Al pari di Tusk, secondo la stessa vulgata illiberale, il socialista spagnolo Pedro Sanchez ha anch’egli tutti i diritti di governare e anch’egli dovrebbe farlo nonostante stia coalizzando una maggioranza di partiti indipendentisti, secessionisti, contrari alla monarchia parlamentare, alla Chiesa cattolica e alla identità e civiltà del Paese.

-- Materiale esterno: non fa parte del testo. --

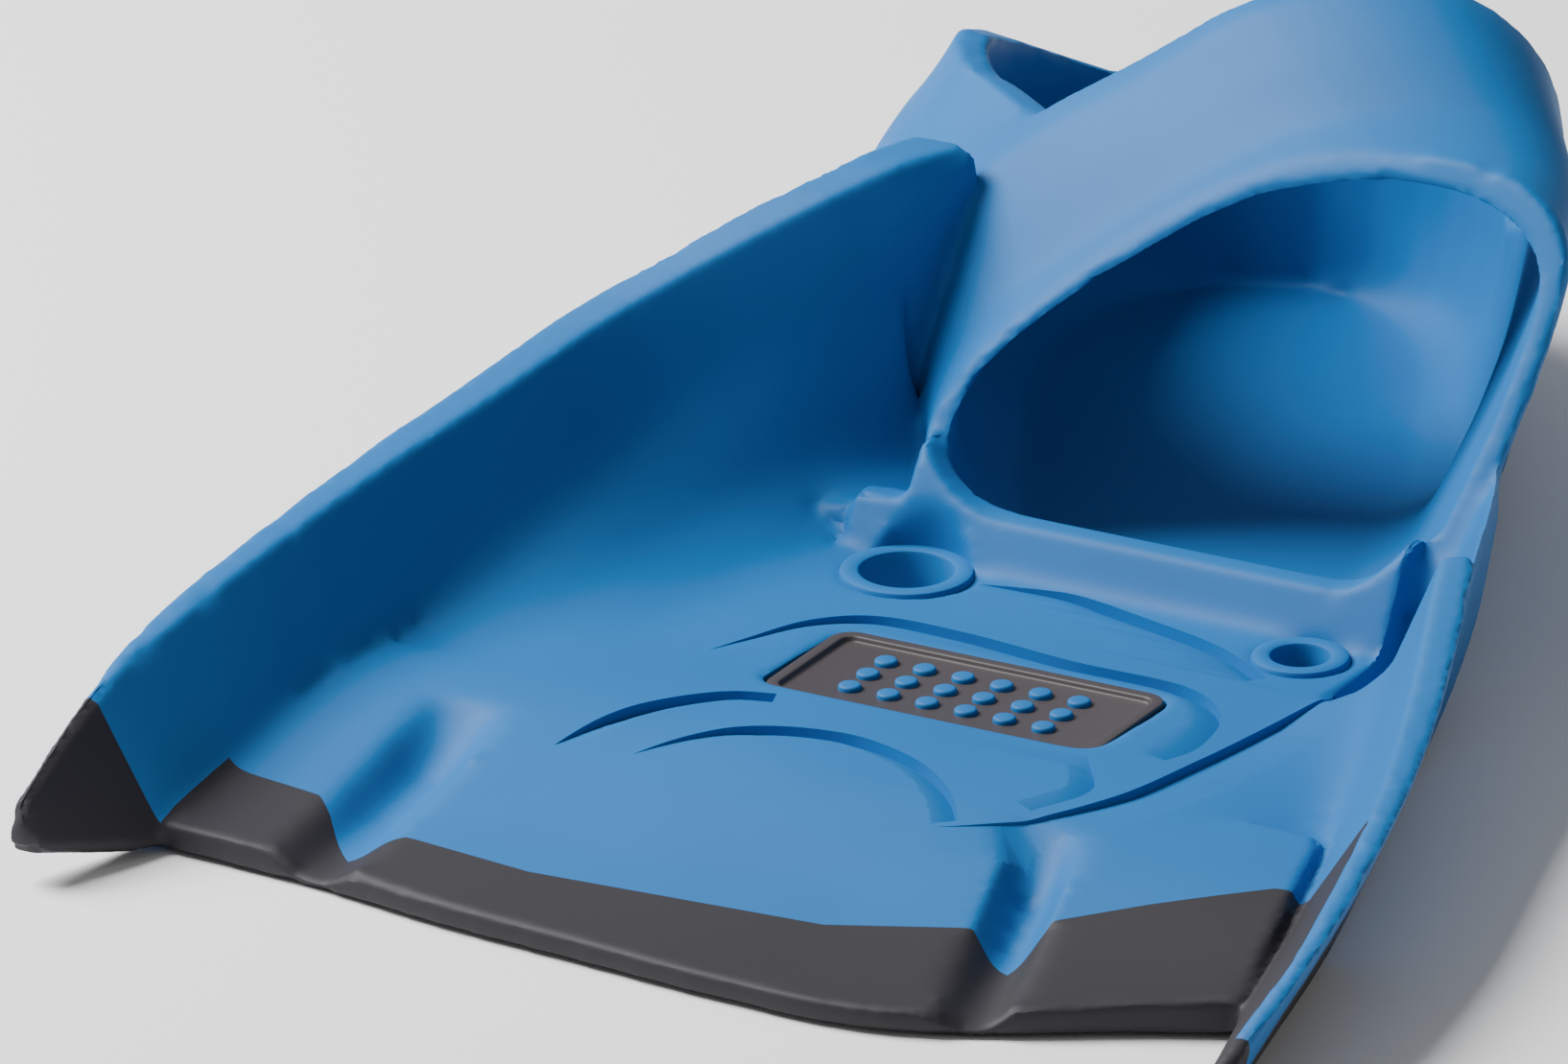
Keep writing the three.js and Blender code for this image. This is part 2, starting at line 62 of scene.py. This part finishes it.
lens = bpy.data.cameras.new("camera")
lens.lens = 571
lens.sensor_width = 36
lens.clip_end = 20
camera = bpy.data.objects.new("camera", lens)
backwards = Vector((
    math.sin(AZIMUTH) * math.cos(ELEVATION),
    -math.cos(AZIMUTH) * math.cos(ELEVATION),
    math.sin(ELEVATION),
))
camera.location = AIM + backwards * DISTANCE
camera.rotation_euler = (math.pi / 2 - ELEVATION, 0, AZIMUTH)
bpy.context.scene.collection.objects.link(camera)
bpy.context.scene.camera = camera

# ---- Silicone moulding ----
# The whole fin but its badge is one soft moulding: foot pocket, band, heel cup, platform, rails and blade.
# The CAD solids of its regions are joined across their small gaps and skinned as one body, whose edges are
# then rounded as a silicone mould rounds them.

SEAM_FILL = 0.35 * MM
SKIN_STEP = 0.85 * MM
BADGE_NODES = ("badge_plate", "badge_bed")
RING_NODES = ("drain_ring_lateral", "drain_ring_medial")
FLAT_UNDER = 0.02 * MM


def new_object(name, shape):
    """A linked object from a bmesh, which is freed."""
    mesh = bpy.data.meshes.new(name)
    shape.to_mesh(mesh)
    shape.free()
    made = bpy.data.objects.new(name, mesh)
    bpy.context.scene.collection.objects.link(made)
    return made


def apply_modifiers(piece):
    """Turns a piece's modifiers into mesh."""
    bpy.context.view_layer.update()
    seen = piece.evaluated_get(bpy.context.evaluated_depsgraph_get())
    mesh = bpy.data.meshes.new_from_object(seen)
    piece.modifiers.clear()
    piece.data = mesh


def cut(piece, tool, operation):
    """A boolean with another closed object."""
    boolean = piece.modifiers.new("cut", "BOOLEAN")
    boolean.operation = operation
    boolean.solver = "MANIFOLD"
    boolean.object = tool
    apply_modifiers(piece)


def prism(name, outline, low, high):
    """A closed upright prism over a plan outline."""
    shape = bmesh.new()
    corners = [shape.verts.new((x, y, low)) for x, y in outline]
    face = shape.faces.new(corners)
    extruded = bmesh.ops.extrude_face_region(shape, geom=[face])
    top = [item for item in extruded["geom"] if isinstance(item, bmesh.types.BMVert)]
    bmesh.ops.translate(shape, verts=top, vec=(0, 0, high - low))
    bmesh.ops.recalc_face_normals(shape, faces=shape.faces)
    return new_object(name, shape)


joined = bmesh.new()
moulding_nodes = [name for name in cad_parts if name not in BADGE_NODES + RING_NODES]
for name in moulding_nodes:
    region = bmesh.new()
    region.from_mesh(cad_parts[name].data)
    bmesh.ops.remove_doubles(region, verts=region.verts, dist=0.001 * MM)
    region.normal_update()
    for vertex in region.verts:
        vertex.co += vertex.normal * SEAM_FILL
    grown = bpy.data.meshes.new(name)
    region.to_mesh(grown)
    region.free()
    joined.from_mesh(grown)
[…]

Anch’egli ha perso le elezioni, ha dovuto subire l’umiliazione di veder scelto il leader dei Popolari Alberto Núñez Feijóo il quale, nonostante l’appoggio dei cristiani conservatori di VOX, non volendo cedere alle assurde spinte dei partiti secessionisti, dopo due bocciature parlamentari, si è ritirato in buon ordine lasciando che fosse Sanchez, dal 3 ottobre scorso, a tentare la formazione del nuovo governo.

Così Sanchez, dopo aver stretto l’alleanza con la sinistra rivoluzionaria di Sumar e Podemos e ammansito gli indipendentisti di varie regioni, ha recentissimamente dichiarato di sostenere una completa amnistia per i secessionisti catalani, già condannati nel 2017, pur di rimanere al governo e seguitare nella sua opera di disfacimento del paese. Nei giorni scorsi, Sanchez ha addirittura inviato il numero 3 del PSOE a Bruxelles per colloqui con l’esiliato leader catalano e parlamentare europeo Carles Puigdemont.

Lo stesso Sanchez, il 31 ottobre ha promesso lealtà alla monarchia e alla unità nazionale, in occasione del giuramento sulla Costituzione dell’erede al trono di Spagna Leonor di Borbone. Incurante di manifestazioni popolari e sondaggi che gli sono ampiamente contrari, Sanchez si è mostrato incurante anche del fatto che i leader indipendentisti, comunisti e secessionisti della sua coalizione hanno ribadito lo stesso 31 ottobre l’impegno  a distruggere unità nazionale e monarchia.

Per la Spagna come per la Polonia, la schizofrenia dei mass media, della politica e delle istituzioni occidentali è chiara: c’è un favore per i candidati alle premiership e per le coalizioni liberalsocialiste e cattocomuniste. Anche se perdono devono poter governare nonostante e a tutti i costi. Insopportabile superbia di un socialismo aristocratico e illiberale.